**Provided data:**
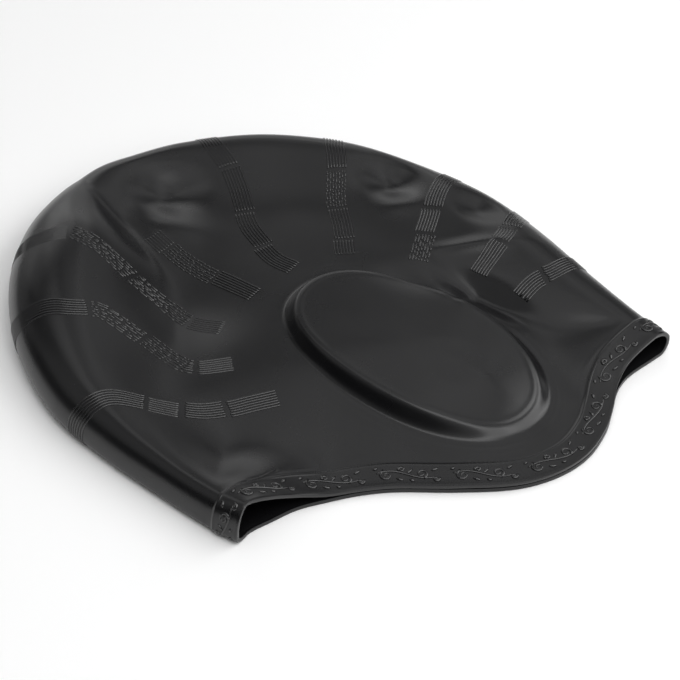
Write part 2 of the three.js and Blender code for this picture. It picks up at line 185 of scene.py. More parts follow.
class RowCurve:
    """A smooth curve through rows of columns, x and y first, read by the distance along it."""

    SAMPLES = 600

    def __init__(self, rows: np.ndarray) -> None:
        """Samples the curve.

        Args:
            rows: One row of columns per point, x and y first.
        """
        steps = np.hypot(*np.diff(rows[:, :2], axis=0).T)
        knots = np.concatenate([[0.0], np.cumsum(steps)])
        low = np.maximum(np.arange(len(rows)) - 1, 0)
        high = np.minimum(np.arange(len(rows)) + 1, len(rows) - 1)
        slopes = (rows[high] - rows[low]) / (knots[high] - knots[low])[:, None]
        u = np.linspace(0.0, knots[-1], self.SAMPLES + 1)
        i = np.clip(np.searchsorted(knots, u) - 1, 0, len(rows) - 2)
        h = (knots[i + 1] - knots[i])[:, None]
        t = (u - knots[i])[:, None] / h
        self.samples = (
            (2 * t**3 - 3 * t**2 + 1) * rows[i]
            + (t**3 - 2 * t**2 + t) * h * slopes[i]
            + (3 * t**2 - 2 * t**3) * rows[i + 1]
            + (t**3 - t**2) * h * slopes[i + 1]
        )
        gone = np.hypot(*np.diff(self.samples[:, :2], axis=0).T)
        self.along = np.concatenate([[0.0], np.cumsum(gone)])
        self.length = float(self.along[-1])

    def at(self, distance: np.ndarray) -> np.ndarray:
        """Reads the curve.

        Args:
            distance: Distances along the curve.

        Returns:
            A row of columns for each distance.
        """
        columns = [np.interp(distance, self.along, c) for c in self.samples.T]
        return np.stack(columns, axis=-1)

    def normal(self, distance: np.ndarray) -> np.ndarray:
        """Reads the unit normal on the curve's right-hand side.

        Args:
            distance: Distances along the curve.

        Returns:
            A row of x and y for each distance.
        """
        last = len(self.along) - 1
        i = np.clip(np.searchsorted(self.along, distance), 1, last)
        span = self.samples[np.minimum(i + 2, last), :2] - self.samples[np.maximum(i - 3, 0), :2]
        span = span / np.linalg.norm(span, axis=-1, keepdims=True)
        return np.stack([span[..., 1], -span[..., 0]], axis=-1)

    def inset(self, distance: np.ndarray, inward: np.ndarray) -> np.ndarray:
        """Returns plan points a way in from the curve at the distances."""
        plan = self.at(distance)[..., :2]
        return plan - self.normal(distance) * np.asarray(inward)[..., None]


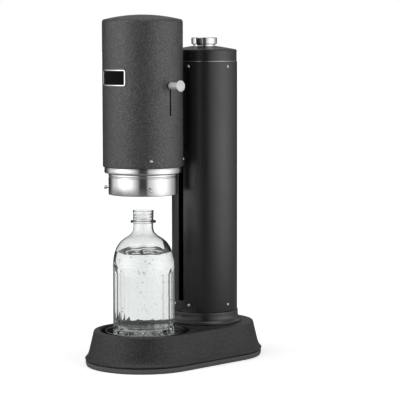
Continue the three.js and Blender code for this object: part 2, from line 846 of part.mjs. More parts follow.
// Gas cylinder, its valve and the adapter that takes the gas to the pipe
function gasCylinder() {
  const wall = cylinderWall;
  const foot = (cylinderRadius - cylinderNeckRadius) / 3;
  const bore = cylinderNeckRadius - 2 * wall;
  const shoulder = (side, neck, rise) => [0, 45, 90].map((degrees) => {
    const angle = THREE.MathUtils.degToRad(degrees);
    const radius = neck + (side - neck) * Math.cos(angle);
    return [radius, cylinderBottom + cylinderHeight + rise * Math.sin(angle)];
  });
  return revolve([
    [0, cylinderBottom], [cylinderRadius - foot, cylinderBottom], [cylinderRadius, cylinderBottom + foot],
    ...shoulder(cylinderRadius, cylinderNeckRadius, cylinderShoulder),
    [cylinderNeckRadius, cylinderTop], [bore, cylinderTop],
    ...shoulder(cylinderRadius - wall, bore, cylinderShoulder - wall).reverse(),
    [cylinderRadius - wall, cylinderBottom + foot], [cylinderRadius - foot, cylinderBottom + wall],
    [0, cylinderBottom + wall],
  ], midSides);
}

function cylinderValve() {
  const collarRadius = cylinderNeckRadius;
  return revolve([
    [0, valveBottom], [collarRadius, valveBottom], [collarRadius, valveBottom + valveCollarHeight],
    [valveRadius, valveBottom + valveCollarHeight], [valveRadius, valveTop], [0, valveTop],
  ], smallSides);
}

function gasAdapter() {
  const ring = tube(valveRadius + clearance, adapterRadius, adapterBottom, adapterTop, smallSides);
  const front = -adapterRadius - overrun;
  const flat = block(-adapterRadius, adapterRadius, front, clearance - adapterRadius,
    adapterBottom - overrun, adapterTop + overrun);
  return cut(ring, flat);
}

piece(column, "gas_cylinder", "brushedSteel", gasCylinder());
piece(column, "cylinder_valve", "brass", cylinderValve());
piece(column, "gas_adapter", "brass", gasAdapter());

// Guide rods between the collar's spigot and the top ring
["left", "right"].forEach((side, i) => {
  const rod = disc(rodRadius, spigotTop + clearance, topRingBottom - clearance, smallSides / 2);
  const x = (2 * i - 1) * rodOffset;
  piece(column, "guide_rod_" + side, "polishedSteel", rod).position.set(x, -rodSetback, 0);
});

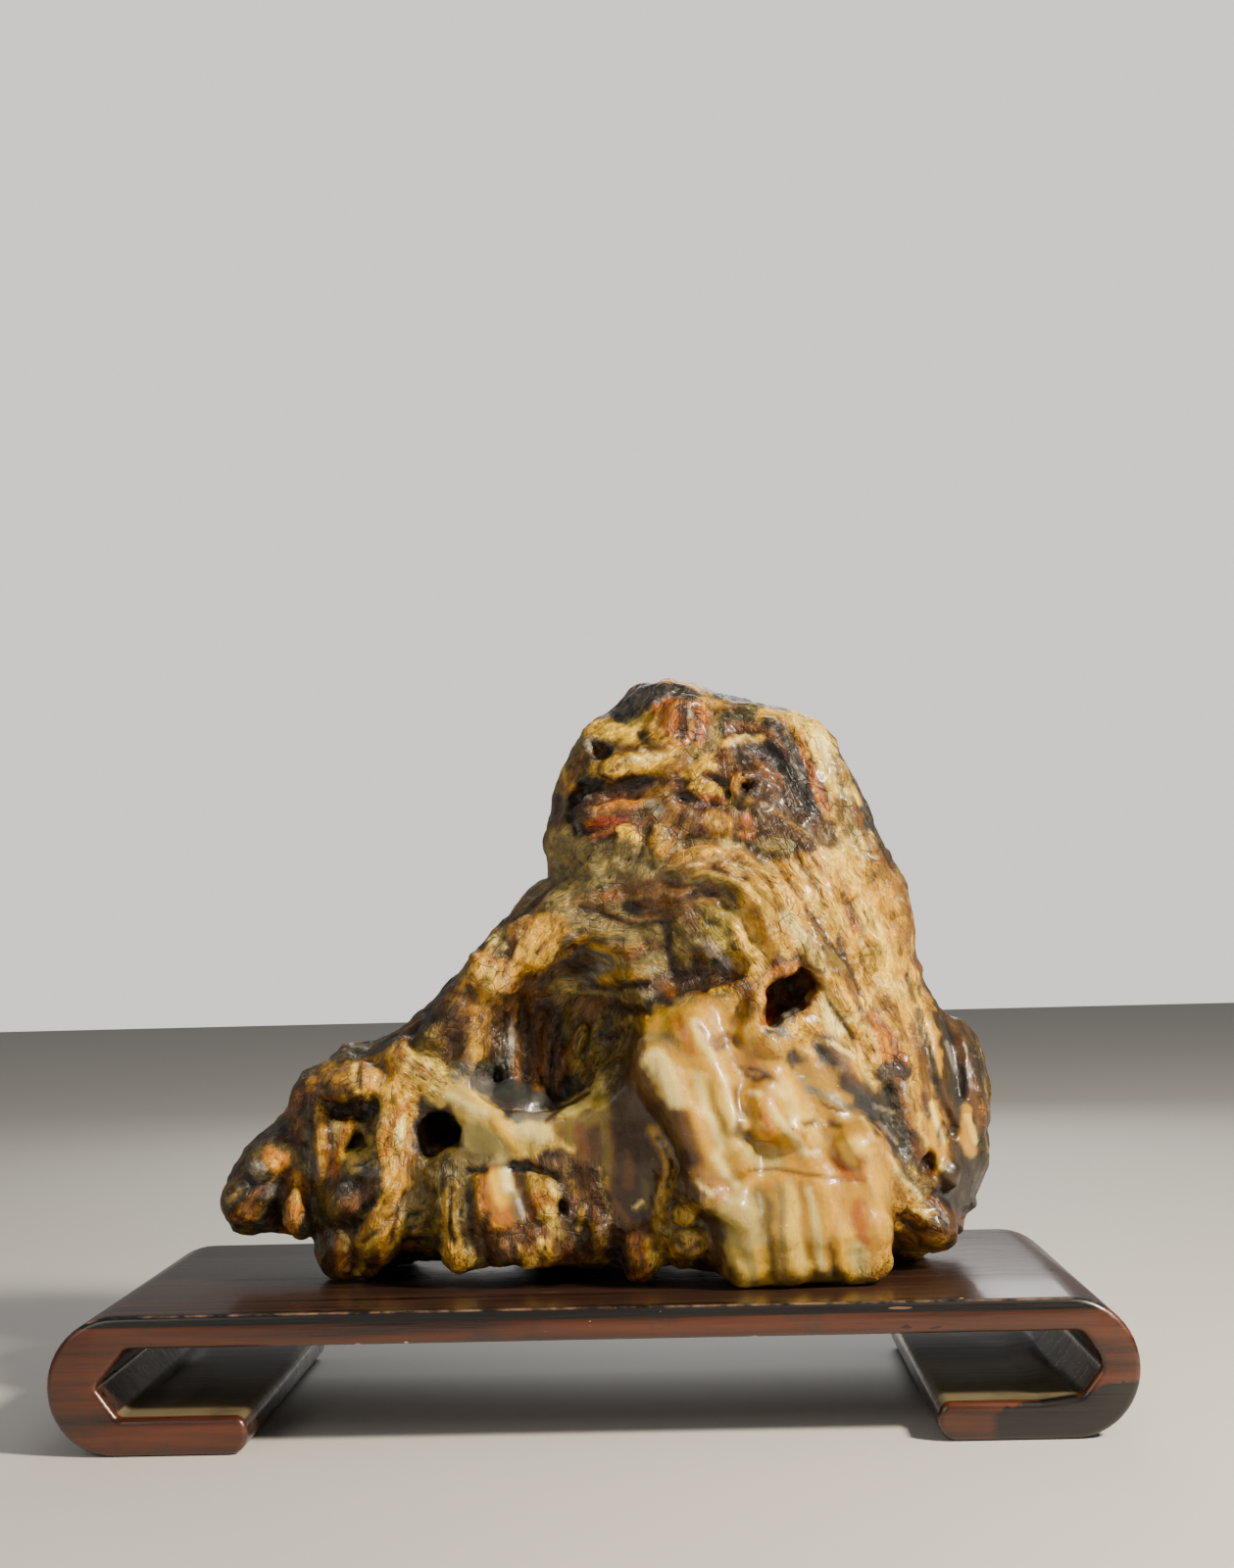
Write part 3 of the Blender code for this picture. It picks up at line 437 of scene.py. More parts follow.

**Task statement:**
Determine how many lines of the listing hold the word "parts" and reply with that figure alone.

**Task solution:**
3